Musim Kemarau 2025 Datang Lebih Lambat, Ini Penjelasan BMKG
JAKARTA, iNews.id - Badan Meteorologi, Klimatologi dan Geofisika (BMKG) memprediksi, musim kemarau tahun ini datang lebih lambat dari biasanya. BMKG mengungkapkan, saat ini baru sebanyak 403 ZOM (Zona Musim) atau sekitar 57,7 persen wilayah Indonesia memasuki musim kemarau pada periode April hingga Juni 2025.
Wilayah Nusa Tenggara menjadi yang paling awal mengalami musim kemarau dibandingkan wilayah lainnya.
"Secara keseluruhan, musim kemarau tahun ini diprediksi datang bersamaan atau lebih lambat dari normalnya di 409 ZOM (59 persen). Meski demikian, akumulasi curah hujan selama musim kemarau diperkirakan berada pada kategori normal, tanpa kecenderungan lebih basah atau lebih kering," tulis keterangan BMKG,
Puncak musim kemarau tahun 2025 ini akan terjadi pada bulan Agustus. Puncak kemarau tahun ini juga diperkirakan lebih singkat dari biasanya.
Diketahui, hujan deras kerap terjadi beberapa hari terakhir ini meski siang hari panas terik. Kondisi ini turut dirasakan masyarakat khususnya di Jabodetabek. BMKG menjelaskan, fenomena ini merupakan ciri khas masa peralihan.
"Fenomena ini merupakan ciri khas masa peralihan dari musim hujan ke musim kemarau," tulis keterangan BMKG, Sabtu (17/5/2025).
Menurut BMKG, kondisi atmosfer yang labil pada masa transisi ini berpotensi memicu terbentuknya awan konvektif seperti Cumulonimbus (CB), yang dapat menyebabkan cuaca ekstrem seperti hujan deras, petir, angin kencang, bahkan hujan es.
Dalam sepekan terakhir, hujan dengan intensitas sangat deras tercatat di beberapa wilayah, seperti pada 9 Mei 2025 di Kab.

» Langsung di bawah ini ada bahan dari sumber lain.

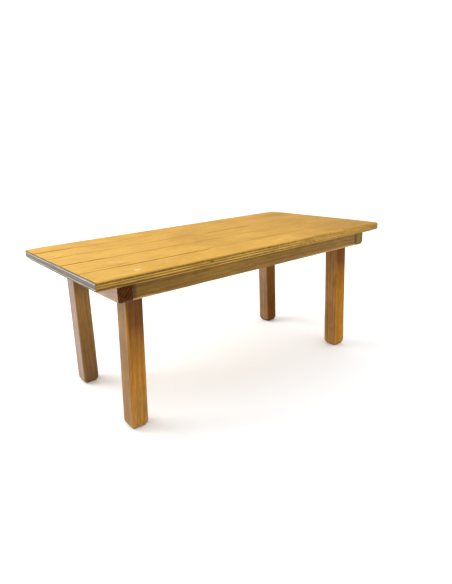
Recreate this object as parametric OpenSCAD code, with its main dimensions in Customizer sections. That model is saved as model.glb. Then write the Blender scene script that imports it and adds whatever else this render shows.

Jembrana, Bali (121,4 mm/hari), 10 Mei di Kota Tangerang Selatan, Banten (103,0 mm/hari), 11 Mei di Kab. Sleman, DIY (115,3 mm/hari), 12 Mei di Kab. Merauke, Papua Selatan (118,0 mm/hari), dan 14 Mei di Kab. Kotawaringin Barat, Kalimantan Tengah (105,7 mm/hari).
Dengan keadaan dinamika atmosfer yang fluktuatif dan dapat berubah secara tiba-tiba pada periode ini, masyarakat diimbau meningkatkan kewaspadaan terhadap potensi cuaca ekstrem.